While residential placement rates were lower for females than males from all racial/ethnic groups, there were also differences between racial/ethnic groups for females. The residential placement rate was highest for American Indian/Alaska Native females. This rate was 3.7 times the rate for Hispanic females, 4.8 times the rate for White females, and over 20 times the rate for Asian/Pacific Islander females. The rate for Black females was also more than twice the rate for Hispanic, White, and Asian/Pacific Islander females.


Residential placement rate (number of juvenile offenders in residential placement facilities) per 100,000 juveniles, by race/ethnicity and sex: 2013

Source: U.S. Department of Justice, Office of Juvenile Justice and Delinquency Prevention, Census of Juveniles in Residential Placement (CJRP).

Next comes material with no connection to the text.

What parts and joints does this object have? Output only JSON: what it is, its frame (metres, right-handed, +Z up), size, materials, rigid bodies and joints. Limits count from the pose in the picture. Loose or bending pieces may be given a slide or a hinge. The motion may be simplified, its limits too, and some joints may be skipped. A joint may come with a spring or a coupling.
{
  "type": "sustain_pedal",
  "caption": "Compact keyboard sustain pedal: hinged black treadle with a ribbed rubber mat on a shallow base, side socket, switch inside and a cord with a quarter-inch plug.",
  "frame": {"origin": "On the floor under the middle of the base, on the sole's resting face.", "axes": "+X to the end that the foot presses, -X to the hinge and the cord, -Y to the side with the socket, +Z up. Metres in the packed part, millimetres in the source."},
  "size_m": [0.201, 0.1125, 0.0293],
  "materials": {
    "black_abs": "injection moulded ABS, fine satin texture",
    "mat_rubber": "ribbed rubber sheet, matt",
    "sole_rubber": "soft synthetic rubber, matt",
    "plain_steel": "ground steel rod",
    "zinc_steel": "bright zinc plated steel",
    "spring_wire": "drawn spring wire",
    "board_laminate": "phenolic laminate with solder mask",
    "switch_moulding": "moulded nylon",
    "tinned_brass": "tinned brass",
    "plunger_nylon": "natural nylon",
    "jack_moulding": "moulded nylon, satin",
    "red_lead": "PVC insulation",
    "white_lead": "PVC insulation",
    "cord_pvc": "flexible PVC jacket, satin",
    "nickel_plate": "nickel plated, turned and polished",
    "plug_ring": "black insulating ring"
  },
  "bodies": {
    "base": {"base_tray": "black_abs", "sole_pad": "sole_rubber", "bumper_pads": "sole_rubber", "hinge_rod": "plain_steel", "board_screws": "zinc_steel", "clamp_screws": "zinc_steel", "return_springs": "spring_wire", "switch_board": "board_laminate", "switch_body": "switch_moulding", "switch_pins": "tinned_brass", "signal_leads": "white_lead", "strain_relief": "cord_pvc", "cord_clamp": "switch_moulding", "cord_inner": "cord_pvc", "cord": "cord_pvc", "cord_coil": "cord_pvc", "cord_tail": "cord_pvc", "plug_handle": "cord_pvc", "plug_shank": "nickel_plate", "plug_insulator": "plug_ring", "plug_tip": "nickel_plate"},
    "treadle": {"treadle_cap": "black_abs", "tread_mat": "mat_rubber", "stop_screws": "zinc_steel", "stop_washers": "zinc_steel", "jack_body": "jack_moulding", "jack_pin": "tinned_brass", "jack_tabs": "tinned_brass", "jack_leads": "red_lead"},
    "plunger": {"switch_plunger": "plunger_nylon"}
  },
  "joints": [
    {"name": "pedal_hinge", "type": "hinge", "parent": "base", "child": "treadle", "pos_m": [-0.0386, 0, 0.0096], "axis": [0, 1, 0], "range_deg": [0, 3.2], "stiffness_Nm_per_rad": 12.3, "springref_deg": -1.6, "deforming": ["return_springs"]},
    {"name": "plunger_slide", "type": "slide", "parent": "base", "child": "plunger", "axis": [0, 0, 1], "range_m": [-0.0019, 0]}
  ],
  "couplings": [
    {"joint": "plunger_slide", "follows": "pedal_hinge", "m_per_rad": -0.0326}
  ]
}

Older youth made up a greater share of juveniles in residential placement than younger youth in 2013. A majority (69 percent) of juveniles in residential facilities were between the ages of 16 and 20; about 30 percent were between the ages of 13 and 15; and just 1 percent were age 12 or younger.

For more information on juvenile offenders in residential placement facilities, including data on the characteristics of those facilities, please see the full spotlight in Indicators of School Crime and Safety 2015.


[i] Hockenberry, S., Sickmund, M., and Sladky, A. (2013). Juvenile Residential Facility Census, 2010: Selected Findings. Washington, DC: Office of Juvenile Justice and Delinquency Prevention, U.S. Department of Justice. Retrieved November 2015 from http://www.ojjdp.gov/pubs/241134.pdf; The Council of State Governments Justice Center. (2015). Locked Out: Improving Educational and Vocational Outcomes for Incarcerated Youth. New York: Author. Retrieved November 2015 from https://csgjusticecenter.org/youth/publications/locked-out-improving-educational-and-vocational-outcomes-for-incarcerated-youth/.

[ii] Data presented here come from the Census of Juveniles in Residential Placement (CJRP). The CJRP is a biennial survey of all secure and nonsecure residential placement facilities that house juvenile offenders, defined as persons younger than 21 who are held in a residential setting as a result of some contact with the justice system (i.e., being charged with or adjudicated for an offense). The CJRP provides a 1-day count of the number of youth in residential placement, as well as data on the characteristics of youth in these facilities and information about the facilities themselves.